Tuesday Morning Kickoff

Equity markets were strong last week with the S&P500 moving in a range of 2853 to 2940 closing the week 2926—up almost 3%. The 10 year treasury moved in a range of 1.44% to 1.54% before closing the week at 1.51%.

This morning stocks are showing a loss as new tariffs kicked in on Chinese goods over the long weekend and there is a fear that higher prices will now flow through to the consumer.

The average $25/share preferred stock/baby bond moved 8 cents lower last week. The average current yield is 6.38%. There are 138 issues trading at $25/share or below which is 9 less than last week.

The Fed Balance Sheet, which is now supposed to be a neutral mode, fell by $5 billion last week. When added to the previous weeks $24 billion runoff it totals a $29 billion runoff in 2 weeks (note that we incorrectly stated last weeks runoff at $12 billion). Seems like the Fed is taking advantage of very strong bond markets to let the runoff continue–we will see if this continues or if it is just a short term adjusting period.

We had no new issues announced last week. The JMP Group (NYSE:JPM) baby bond issue announced 2 weeks ago has not priced–we will continue to watch for a pricing.

Late this week (Friday) we will have the employment number for August announced and this is a critical number as we look at the Fed meeting mid month—to cut or not to cut.

6 thoughts on “Tuesday Morning Kickoff”

  1. TIM, you referenced JMP Group:
    I got this message from their IR head today…
    JMP Group filed an S-1 registration statement with regard to senior notes on August 21. That filing gives the company the ability to offer the notes at any time in the future but does not indicate that we are currently making an offering. There are no new baby bonds at this time.

    Regards,
    Andrew

    Andrew P. Palmer
    Investor Relations | Corporate Communications

    T 415.835.8978
    E apalmer@jmpg.com

    JMP Group LLC
    600 Montgomery Street, Suite 1100
    San Francisco, CA 94111

    http://www.jmpg.com

  2. If yields continue to decline then the place to be is in longer duration securities as you will get the biggest bang for the buck.
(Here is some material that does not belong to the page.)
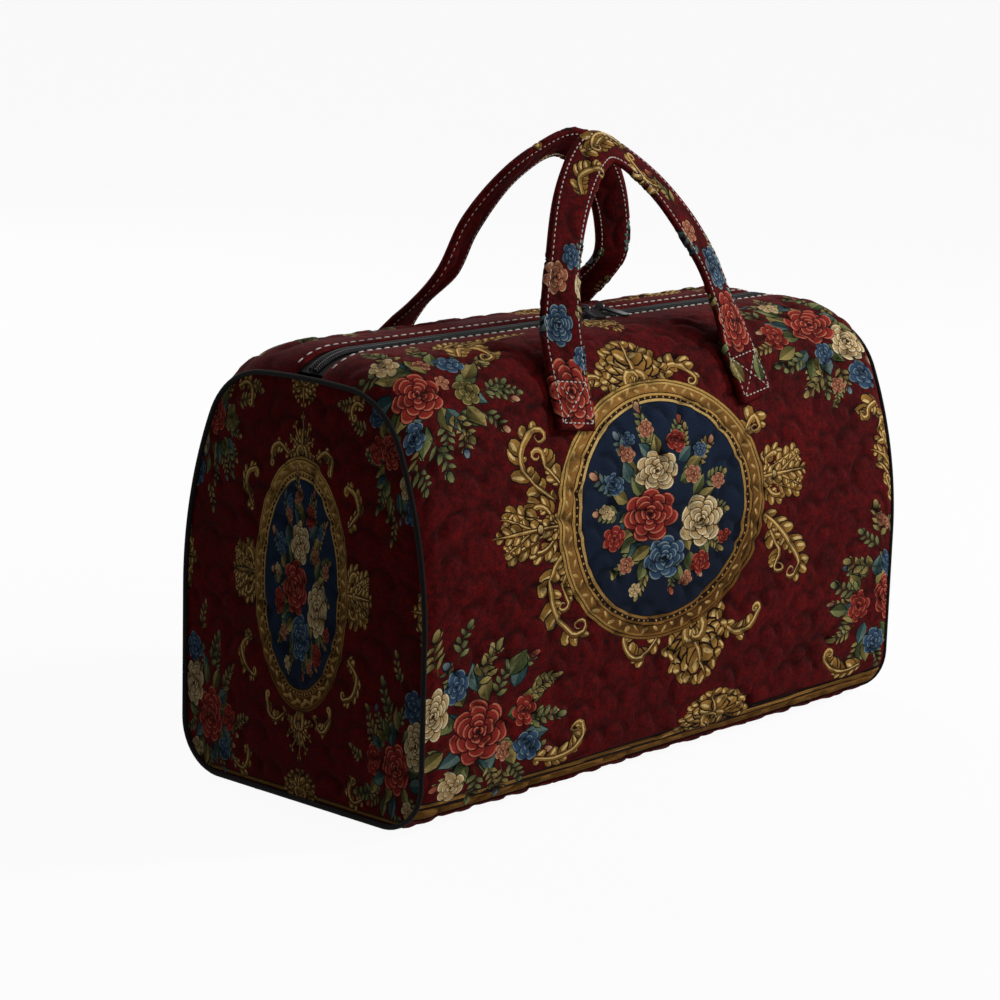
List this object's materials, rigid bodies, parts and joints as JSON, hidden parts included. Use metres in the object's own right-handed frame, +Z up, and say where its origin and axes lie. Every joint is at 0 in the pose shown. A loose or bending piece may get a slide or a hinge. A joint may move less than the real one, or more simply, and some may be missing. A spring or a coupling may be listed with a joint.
{
  "type": "travel bag",
  "caption": "Soft duffel with an arched top, long coil zip, corded end seams, two carrying straps and a medallion print on quilted cloth.",
  "frame": {"origin": "middle of the base, on the floor", "axes": "+Z up, X along the zip, the front with the sliders' pulls lying over it faces -Y"},
  "size_m": [0.52, 0.23, 0.4394],
  "materials": {
    "quilted_cloth": "matte printed woven polyester, quilted",
    "strap_cloth": "matte printed woven polyester, doubled",
    "print_gold": "printed colour on cloth",
    "print_navy": "printed colour on cloth",
    "print_red": "printed colour on cloth",
    "print_cream": "printed colour on cloth",
    "print_blue": "printed colour on cloth",
    "print_green": "printed colour on cloth",
    "piping_cloth": "black woven bias tape over a cord",
    "zip_tape": "black woven polyester tape",
    "zip_coil": "black nylon coil",
    "slider_enamel": "black enamelled zinc",
    "stitch_thread": "off-white polyester thread"
  },
  "bodies": {
    "bag": {"back_blue_roses": "print_blue", "back_cream_roses": "print_cream", "back_gilding": "print_gold", "back_handle": "strap_cloth", "back_leaves": "print_green", "back_navy_field": "print_navy", "back_panel": "quilted_cloth", "back_red_roses": "print_red", "back_zip_coil": "zip_coil", "back_zip_tape": "zip_tape", "base_panel": "quilted_cloth", "front_blue_roses": "print_blue", "front_cream_roses": "print_cream", "front_gilding": "print_gold", "front_handle": "strap_cloth", "front_leaves": "print_green", "front_navy_field": "print_navy", "front_panel": "quilted_cloth", "front_red_roses": "print_red", "front_zip_coil": "zip_coil", "front_zip_tape": "zip_tape", "left_blue_roses": "print_blue", "left_cream_roses": "print_cream", "left_end_panel": "quilted_cloth", "left_gilding": "print_gold", "left_leaves": "print_green", "left_navy_field": "print_navy", "left_piping": "piping_cloth", "left_red_roses": "print_red", "right_blue_roses": "print_blue", "right_cream_roses": "print_cream", "right_end_panel": "quilted_cloth", "right_gilding": "print_gold", "right_leaves": "print_green", "right_navy_field": "print_navy", "right_piping": "piping_cloth", "right_red_roses": "print_red"},
    "left_slider": {"left_slider": "slider_enamel"},
    "right_slider": {"right_slider": "slider_enamel"},
    "left_pull": {"left_pull_ring": "slider_enamel", "left_pull_tab": "slider_enamel"},
    "right_pull": {"right_pull_ring": "slider_enamel", "right_pull_tab": "slider_enamel"}
  },
  "joints": [
    {"name": "left_slider_travel", "type": "slide", "parent": "bag", "child": "left_slider", "axis": [-1, 0, 0], "range_m": [0, 0.224]},
    {"name": "right_slider_travel", "type": "slide", "parent": "bag", "child": "right_slider", "axis": [1, 0, 0], "range_m": [0, 0.17]},
    {"name": "left_pull_swing", "type": "hinge", "parent": "left_slider", "child": "left_pull", "pos_m": [0.0202, 0, 0.30898], "axis": [-1, 0, 0], "range_deg": [0, 170]},
    {"name": "right_pull_swing", "type": "hinge", "parent": "right_slider", "child": "right_pull", "pos_m": [0.0358, 0, 0.30898], "axis": [-1, 0, 0], "range_deg": [0, 170]}
  ]
}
Not necessarily the longest, just longer. Many investors got trapped in late 2018 thinking that rates were going to go higher and were in floating rate or short duration which has not performed as well in 2019. Just moving to an intermediate fixed income theme from a short duration strategy can still work out well if rates move lower and stay there.
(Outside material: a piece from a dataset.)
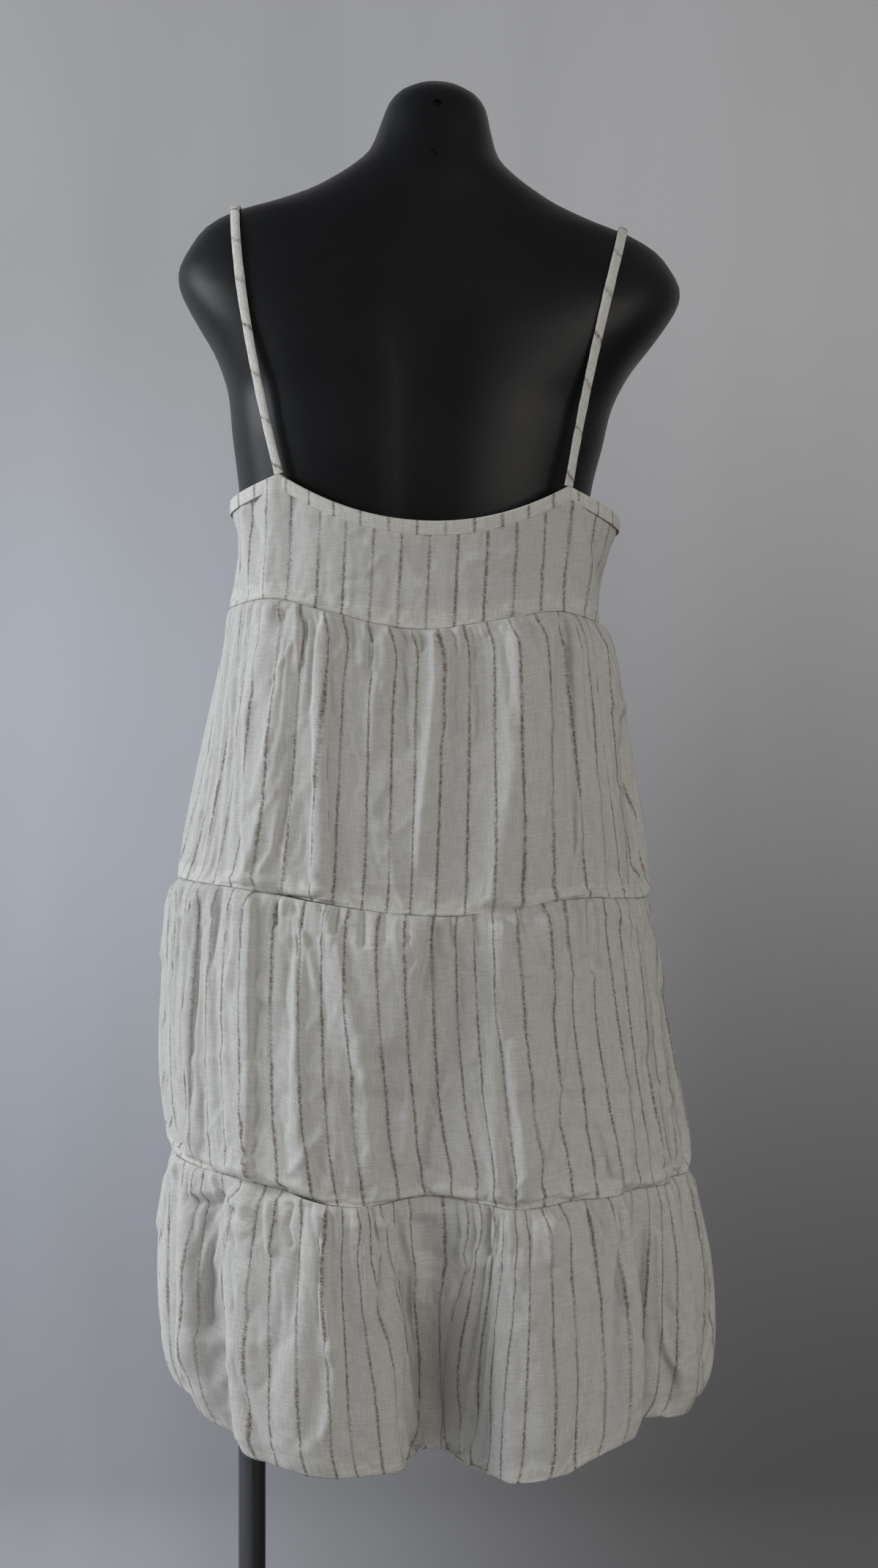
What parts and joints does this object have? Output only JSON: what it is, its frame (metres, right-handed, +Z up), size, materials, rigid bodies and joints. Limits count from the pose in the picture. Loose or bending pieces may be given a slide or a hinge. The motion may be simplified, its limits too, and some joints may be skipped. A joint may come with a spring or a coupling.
{
  "type": "sundress on dress form",
  "caption": "Knee-length sundress with thin shoulder straps, a plain bodice and gathered tiers in striped linen, worn on a black dress form with a pole and a round base.",
  "frame": {"origin": "middle of the base plate's underside, where the stand meets the floor", "axes": "+Z up; -Y towards the side of the dress's back, which the picture shows; +X to the right when the back is looked at"},
  "size_m": [0.4491, 0.38, 1.4985],
  "materials": {
    "striped_linen": "matte",
    "form_black": "satin",
    "pole_steel": "polished",
    "base_black": "satin"
  },
  "bodies": {
    "root": {"form_torso": "form_black", "pole": "pole_steel", "base_plate": "base_black", "bodice_back": "striped_linen", "bodice_front": "striped_linen", "binding_back": "striped_linen", "binding_right": "striped_linen", "binding_front": "striped_linen", "binding_left": "striped_linen", "tier_1_back": "striped_linen", "tier_1_front": "striped_linen", "tier_2_back": "striped_linen", "tier_2_front": "striped_linen", "tier_3_back": "striped_linen", "tier_3_front": "striped_linen", "strap_left": "striped_linen", "strap_right": "striped_linen"}
  },
  "joints": []
}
    Preferred securities is probably the only easy place where you can get really long duration junk. Most traditional junk funds have a duration of 5 or less. Individual securities that are junk can have long maturity dates but that brings in concentration risk to the equation.

    1. I have a contrary opinion. Now is the time to buy floating rate because the prices are better than fixed rate. By a wider margin than is prudent.
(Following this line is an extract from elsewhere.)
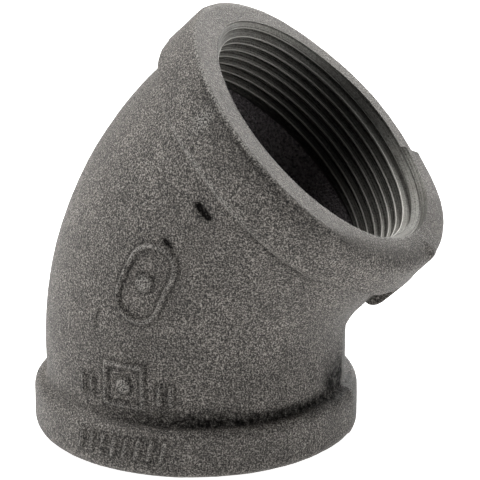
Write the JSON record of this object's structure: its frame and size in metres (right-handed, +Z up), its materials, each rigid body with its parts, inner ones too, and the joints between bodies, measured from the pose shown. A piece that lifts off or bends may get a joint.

      1. All depends on the risk premia. Take a look at Canadian floaters. The risk premiums are eye popping.

        “Risk” isn’t a dirty word; “uncompensated risk” is.

        Gimme 150-300 bps over fixed and I’m interested.

  3. Price moves inverse to yield. For this reason I didn’t have cash this year and one day I had only $1.89. I was taking profits on December junk buys and selling call risks to buy IG IPO stuff until July. I finally got a little cash but then bought some 30 yr TIPs at a auction about a week ago now up 6.06%. Those things are too abstract to understand so feels really weird to own them. But the basket of IG bought this year feels normal to own and actually went up last week to 9.8% excluding divvies so that is pretty nice so far. Now I have a little bit of “cash” it’s around 3.5% but lots of bonds due this fall so more cash coming in would take “cash” up to about 12% if I don’t spend it. Tim’s list shows lots of negative YTW not accounting for inflation. Maybe rates go down more and yields go down more and prices go up more but I don’t know that. The bond traders in Europe are making record breaking profits 35% with this very simple math so far this year and the further negative rates go the more money they make. But rates can go down and prices go down too. Rates and yields are not synonymous and yield to risk is provisional and related to quality. Price moves inverse to yield is math absolute. For these reasons I own mostly IG right now and am not a seller. Friday I bought some semi junk TCFCP $25.50 lots of volume but I don’t know if it is a good investment or not.